Incentives aimed at encouraging EV development and sales are crucial to their success, and we support them, but the U.S. government should not be settling down with only one technology just yet.

“I understand why political leaders have fallen in love with hybrids and electrics. But this may be the one time you’ll hear someone in Washington say it shouldn’t be a monogamous relationship,” says Johan de Nysschen, president-Audi of America.

Audi and parent Volkswagen AG have EVs and HEVs in the pipeline, but that doesn’t stop de Nysschen from dissing cars such as the Chevy Volt and declaring himself “the world’s biggest diesel advocate.”

De Nysschen’s point is that EVs are too expensive and impractical for the average consumer, and their widespread use is decades away. He adds that with most U.S. electricity generated by coal-fired power plants, EVs’ benefit to the environment is overrated.

Meanwhile, de Nysschen says diesels can provide big carbon-dioxide reductions almost immediately without big sacrifices by consumers.

Like most executives of auto makers based in Europe, de Nysschen is chagrined by diesel’s lack of acceptance in the U.S. About half of all new vehicles sold in Europe are powered by compression-ignition engines.

Because they are 25%-30% more efficient than comparable gasoline engines, diesels have had a profound impact on Europe’s fleet fuel economy and CO2 emissions.

Yet even though the newest diesels debuting in the U.S. on Volkswagen, Audi, BMW and Mercedes vehicles are proving oil burners can meet California’s emissions regulations for oxides of nitrogen and particulates, the toughest in the world, the Obama Admin. can’t bring itself to introduce the “D word” into the public dialog on climate change.

Even worse, California air-quality regulators, who are aggressively pursuing local state initiatives to curb greenhouse gases, continue to devise new regulatory hurdles that hurt diesels rather than make them part of the solution.

As it stands now, the California Air Resources Board’s LEV III (low emissions vehicle) mandate will make it nearly impossible to sell diesel-powered vehicles in California beginning in 2014, just one new-product cycle away. Auto makers are hoping to convince CARB to bend.

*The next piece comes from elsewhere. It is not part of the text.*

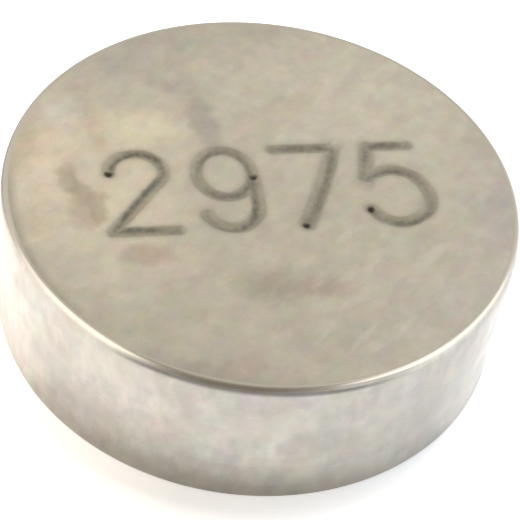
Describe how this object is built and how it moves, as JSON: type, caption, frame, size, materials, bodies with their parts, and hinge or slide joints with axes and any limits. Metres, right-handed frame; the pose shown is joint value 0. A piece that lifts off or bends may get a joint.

After another round of Ward’s 10 Best Engines testing where we drove three incredibly good new diesels and named two to our 2010 list (as well as two HEVs), we have to insist the Obama Admin. back away from its singular devotion to electricity and at the very least tell CARB to moderate LEV III standards to accommodate diesels.

Long ago, Europe decided the fuel-economy and CO2-reduction benefits of diesel were more important than its drawback of higher NOx emissions. The Obama Admin. should do the same.

Love is blind. Environmental policy should not be.